The Latest Episode of Sherlock: I could say the same thing to the creators/writers/grand-poohbahs in charge of production for the BBC show Sherlock.  For the uninformed (as I was, until Cathie skooled me proper), this is a delightful miniseries which basically takes the stories of Sherlock Holmes and puts them in a modern setting.  Martin Freeman (who will be Bilbo in The Hobbit) plays Watson, and Benedict Cumberbatch (yup, that's his real name, and he will be voicing Smaug in The Hobbit: Part le Deux) plays Sherlock.  It's hysterical - I love it.  And each episode is two hours long, so they can tell a really good story.  But here's the problem.  They only air three episodes a season, every two years.  So season one aired in 2010, season two finished today, and the next season won't begin until 2014 (one may assume).  The episode today was The Reichenbach Fall, for anyone who knows their Sherlock stories (if not, go look it up).  WHY, BBC?  Why are you ending the season there, and making me wait two years for the next episode?  I was just getting officially hooked on the show - why would you stop it there for two years?  I'm an American - I have a short attention span and I thrive on my weekly shows!  If I have to wait two years for the follow up epsiode, I'm gonna forget!  Your plot to keep me hooked will backfire, and you'll lose a viewer!
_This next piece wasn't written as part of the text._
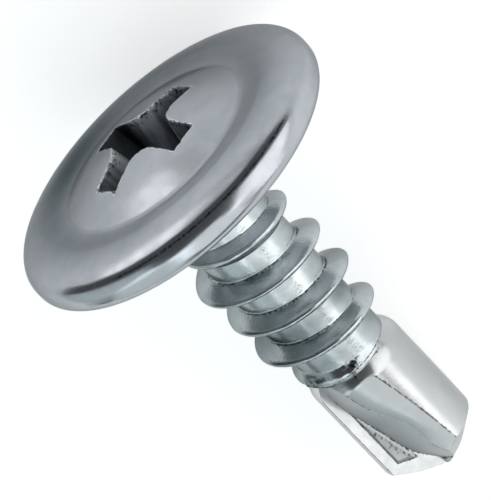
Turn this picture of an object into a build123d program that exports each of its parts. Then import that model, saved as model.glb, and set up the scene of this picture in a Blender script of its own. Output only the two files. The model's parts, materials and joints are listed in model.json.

Resident Evil 4 (the game, not the movie):  So I managed to convince JD to let me bring the PS2 back up to Canada with me.  And it has been nice to shoot zombies as a form of stress relief.  But I had the "bright" idea to "challenge" myself while playing, and recently started a profile on the "professional" setting of the game.  As my astronomically high death count can attest, I am not a professional at the game, but even the most difficult parts only take me three or four (or five) attempts before I succeed without dying and move on to the next chapter.  Except now.  I am stuck at one stupid "boss" (in the sewers, the bug in the red robe, JD, Gillian, Michael).  I cannot friggin' beat this stupid thing, and it's making me far angrier than it should, really.  I just don't get why I keep getting killed, when I've beaten this stupid level more times than I can count.  I think the game is cheating.  And it wouldn't bother me so much if it didn't invade my sleep - last night's dream involved G-ma and G-pa Horspool's house, three of those stupid bugs, my dad, and his .357 revolver.  And even in my stupid dream, I kept dying and having to start over while trying to get at strategically placed (and completely useless) flash grenades.  You would think that I play this game all the time, but I limit myself to half-hour sessions (to the nearest save point), so I usually quit after three or four attempts and my subsequent character deaths - which has limited my playing time to 20 minutes/day before I give up in utter disgust.  I've been stuck here for four days.  It's annoying.  I'm annoyed.  I just don't get WHY I'm so annoyed, and why I'm stuck.


Resident Evil 4 (the movie, not the game):  Yeah, I don't know what's up with that mess.  I just know that even My Beautiful Future Husband Wenworth Miller wasn't enough to make me want to see it more than once.  I don't understand why the writers felt that they could dispense with any sort of storytelling - not that the first three movies were really heavy with the story, but you could at least make sense of what happened and why.  Here, it's like they decided to go for nifty special 3D FX, and tying it to RE 5 (the game), without bothering to explain how/why the zombies have mutated, or who/what the Executioner is, or how Albert freakin' Wesker JUST. WON'T. DIE. but can render Alice all but impotent.  That being said, I will still probably see the fifth movie when it comes out.  It's a sickness, I know.  But you'll thank me when the Zombie Apocalypse happens, and my family knows what to do.

So that's it, really.  Not exactly deep musings on the universe, but issues that have been annoying me for the past few days.  I feel better for having gotten them out there.  Feel free to mock - I don't care what you think, as long as it's about me.